> Set exercise: Write out only the span of lines that begins at the line with "for leg_entry in" and ends at the line with "obj.data.transform(world)". Keep both end lines, word for word.

> Provided data:
>> start
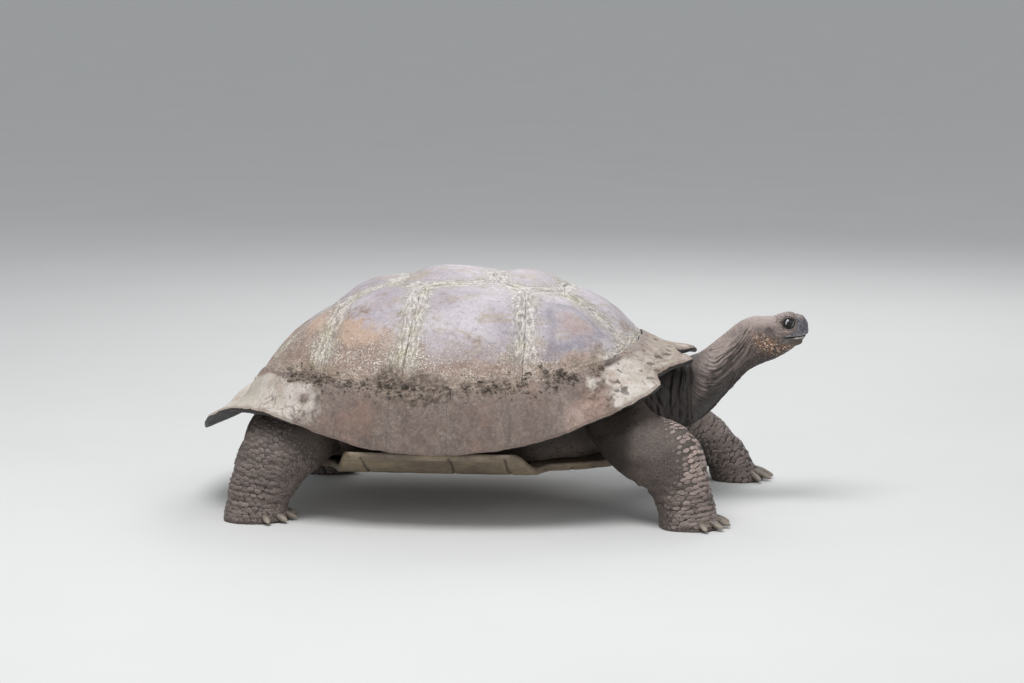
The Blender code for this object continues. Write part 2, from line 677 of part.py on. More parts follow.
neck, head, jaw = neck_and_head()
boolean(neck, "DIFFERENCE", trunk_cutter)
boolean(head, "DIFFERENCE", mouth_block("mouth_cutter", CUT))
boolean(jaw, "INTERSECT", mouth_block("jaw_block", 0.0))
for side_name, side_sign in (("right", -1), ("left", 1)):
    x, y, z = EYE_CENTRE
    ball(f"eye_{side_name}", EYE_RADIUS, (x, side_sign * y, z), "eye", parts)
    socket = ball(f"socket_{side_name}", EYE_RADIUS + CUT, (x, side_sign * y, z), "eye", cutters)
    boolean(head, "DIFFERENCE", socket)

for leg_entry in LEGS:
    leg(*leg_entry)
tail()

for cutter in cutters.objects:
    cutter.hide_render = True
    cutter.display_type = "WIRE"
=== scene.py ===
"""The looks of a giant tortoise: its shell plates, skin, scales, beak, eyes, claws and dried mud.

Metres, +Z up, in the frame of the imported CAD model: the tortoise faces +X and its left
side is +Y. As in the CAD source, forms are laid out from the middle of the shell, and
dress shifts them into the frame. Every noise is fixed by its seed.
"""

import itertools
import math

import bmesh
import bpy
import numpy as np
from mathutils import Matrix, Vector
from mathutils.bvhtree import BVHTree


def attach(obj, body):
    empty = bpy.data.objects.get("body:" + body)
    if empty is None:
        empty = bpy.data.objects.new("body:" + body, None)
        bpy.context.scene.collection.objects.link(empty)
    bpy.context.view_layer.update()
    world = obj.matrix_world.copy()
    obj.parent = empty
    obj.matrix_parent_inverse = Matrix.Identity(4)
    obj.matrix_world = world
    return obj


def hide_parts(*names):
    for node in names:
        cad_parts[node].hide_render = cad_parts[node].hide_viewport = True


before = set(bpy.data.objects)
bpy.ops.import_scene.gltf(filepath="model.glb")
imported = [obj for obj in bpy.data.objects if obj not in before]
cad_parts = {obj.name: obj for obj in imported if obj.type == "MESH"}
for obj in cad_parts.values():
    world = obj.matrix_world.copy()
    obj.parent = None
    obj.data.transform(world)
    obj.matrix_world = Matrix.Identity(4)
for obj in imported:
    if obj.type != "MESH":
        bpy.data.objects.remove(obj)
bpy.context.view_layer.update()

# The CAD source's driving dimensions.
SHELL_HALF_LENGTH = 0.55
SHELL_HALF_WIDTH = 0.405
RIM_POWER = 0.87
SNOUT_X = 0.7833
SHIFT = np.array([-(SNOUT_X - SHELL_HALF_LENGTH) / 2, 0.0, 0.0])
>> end
> Solution for this exercise:
for leg_entry in LEGS:
    leg(*leg_entry)
tail()

for cutter in cutters.objects:
    cutter.hide_render = True
    cutter.display_type = "WIRE"
=== scene.py ===
"""The looks of a giant tortoise: its shell plates, skin, scales, beak, eyes, claws and dried mud.

Metres, +Z up, in the frame of the imported CAD model: the tortoise faces +X and its left
side is +Y. As in the CAD source, forms are laid out from the middle of the shell, and
dress shifts them into the frame. Every noise is fixed by its seed.
"""

import itertools
import math

import bmesh
import bpy
import numpy as np
from mathutils import Matrix, Vector
from mathutils.bvhtree import BVHTree


def attach(obj, body):
    empty = bpy.data.objects.get("body:" + body)
    if empty is None:
        empty = bpy.data.objects.new("body:" + body, None)
        bpy.context.scene.collection.objects.link(empty)
    bpy.context.view_layer.update()
    world = obj.matrix_world.copy()
    obj.parent = empty
    obj.matrix_parent_inverse = Matrix.Identity(4)
    obj.matrix_world = world
    return obj


def hide_parts(*names):
    for node in names:
        cad_parts[node].hide_render = cad_parts[node].hide_viewport = True


before = set(bpy.data.objects)
bpy.ops.import_scene.gltf(filepath="model.glb")
imported = [obj for obj in bpy.data.objects if obj not in before]
cad_parts = {obj.name: obj for obj in imported if obj.type == "MESH"}
for obj in cad_parts.values():
    world = obj.matrix_world.copy()
    obj.parent = None
    obj.data.transform(world)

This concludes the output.